Kedua, Disiplin. Baik dari segi waktu mapun yang lainnya misalnya disiplin berpakaian, disiplin dalam mengerjakan pekerjaan, disiplin dalam mendidik siswa, disiplin dalam ibadah, disiplin dalam bertutur kata dan berperiku.
Ketiga, memiliki wawasan yang luas. Ini penting sebab pengetahuan mendasar atas bidang yang diajarkan guru saja tidak cukup. Perlu perluasan dan wawasan lain. Ini dalam rangka mengombinasikan pengetahuan dasar spesifik guru tersebut dengan kondisi kekinian zaman atau lumrah dibilang kontekstualisasi.
Keempat, Sikap adil. Sikap adil ini penting guna memastikan bahwa dalam pembelajaran seorang guru memperlakukan semua siswanya secara sama, adil dan merata. Guru tidak boleh mendiskreditkan siswa meski siswa tersebut dikenal nakal atau liar. Harus selalu berimbang dan bijak memutuskan. Tidak boleh ada istilah pilih kasih atau tebang pilih.

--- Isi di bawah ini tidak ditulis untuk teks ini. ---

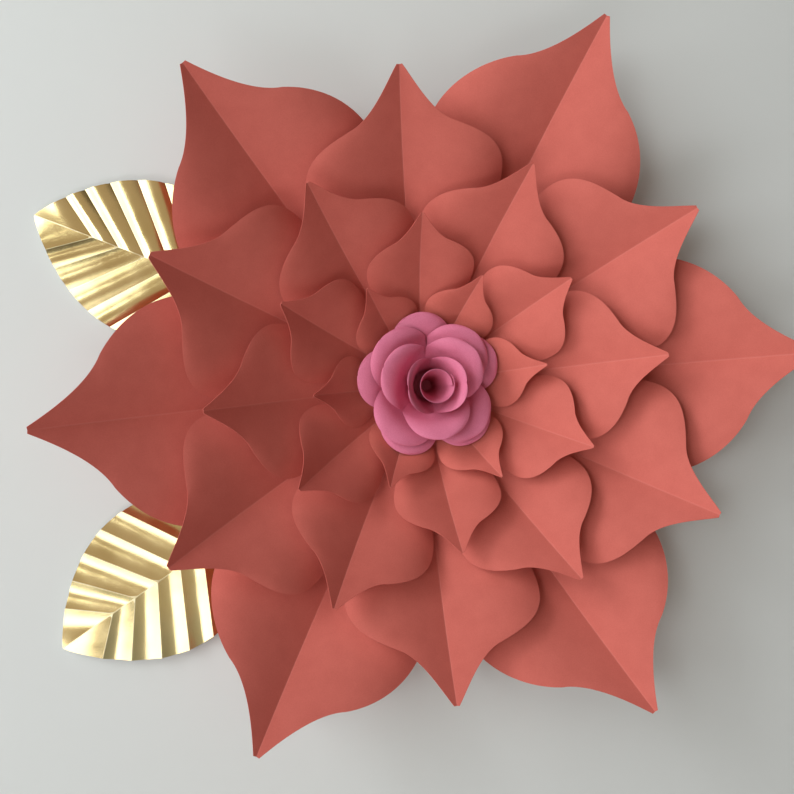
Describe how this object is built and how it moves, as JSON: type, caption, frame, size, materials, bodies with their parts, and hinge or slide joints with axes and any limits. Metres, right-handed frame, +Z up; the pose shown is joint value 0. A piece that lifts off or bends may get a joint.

Salah satu penyebab kecemburuan dan siswa merasa didzalimi adalah ketika seorang guru memperhatikan sebagian siswa dan mengabaikan sebagian yang lain. Atau memberi nilai secara cuma-cuma pada siswa tertentu dan mengabaikan siswa yang lain.
Kelima, mengedepankan logika dan dialog. Segala persoalan baik yang berkaitan dengan pelajaran di kelas maupun yang berkaitan relasi siswa guru di luar kelas hendaknya dilakukan atas dasar logika dan dialog. Tidak dibenarkan seorang guru menggunakan emosinya (mengabaikan logika) di kelas hingga tak terkontrol. Bagaimana pun kelirunya siswa di dalam lingkungan pendidikan (baca: kelas) tetap harus dihadapi dengan hati dingin dan tutur kata santun nan bijak. Kedewasaan dan kematangan seorang guru dibuktikan ketika dia mampu mengendalikan dirinya, membedakan antara logika dan emosi, membedakan kepentingan pribadinya dan kepentingan pendidikan siswa, mengalahkan egonya demi kebaikan.
Keenam, Sederhana dan apik. Indikator ini memang sedikit sulit dilihat. Memang bisa juga dilihat dari cara berpakaian yang apa adanya tidak berlebihan tetapi sopan, rapi, dan bersih. Kesederhanaan juga nampak dari makanan yang dimakan, kendaraan yang dipakai, atau tutur kata yang menyiratkan tawakkal / berserah diri kepada Tuhannya. Pada indikator ini juga sedikit akan nampak nilai keikhlasan seorang guru. Ikhlas selaras dengan sederhana dan apik. Tidak sembarangan memberikan pengajaran kepada siswa tanpa terlebih dahulu dipelajari dan didalami. Tidak sembarangan mengambil hak orang lain atau menerima sogokan dari pihak manapun. Sebab ada kesadaran mendasar pada guru macam ini yaitu bahwa profesi menjadi guru adalah pilihan satu-satunya dan menjadi ajang mengabdi pada agama, nusa, dan bangsa. Hingga dalam perjalanannya tak akan ditemukan riwayat korupsi uang sekolah, manipulasi uang siswa, manipulasi uang sekolah atau koperasi siswa, dan lain semacamnya
Ketujuh, Guru yang kata-katanya selaras dengan perbuatannya. Jika ia mengatakan "wahai anak-anak tolong rapikan pakaianmu" maka guru tersebut telah lebih dulu rapi. Atau ketika ia mengajak siswanya untuk melaksnakan shalat maka guru tersebut yang paling dulu mengambil air wudlu dan paling siap melaksanakan shalat.
Baru tujuh Syarat guru Teladan saja rasanya berat menjalaninya. Saya sendiri saja menyadari masih terus belajar untuk lebih baik lagi. Oya, satu lagi yang belum saya sebutkan bahwa artikulasi tujuh karakter atau indikator guru ideal atau guru teladan itu akan mengerucut pada statemen yang sama yaitu: "Guru tersebut akan banyak disukai oleh siswa". Yang saya rasakan sendiri dulu ketika di bangku sekolah, berawal dari rasa suka pada gurunya lalu merembet pada pelajarannya. Hingga pelajaran sepelik apapun yang disampaikannya akan dengan mudah dicerap atau jikapun sulit akan mau mempelajarinya dengan waktu ekstra hingga paham dan mengerti. Ya karena didasari oleh rasa suka itu tadi. Demikian dulu. Terimakasih. Wallahu a'lam.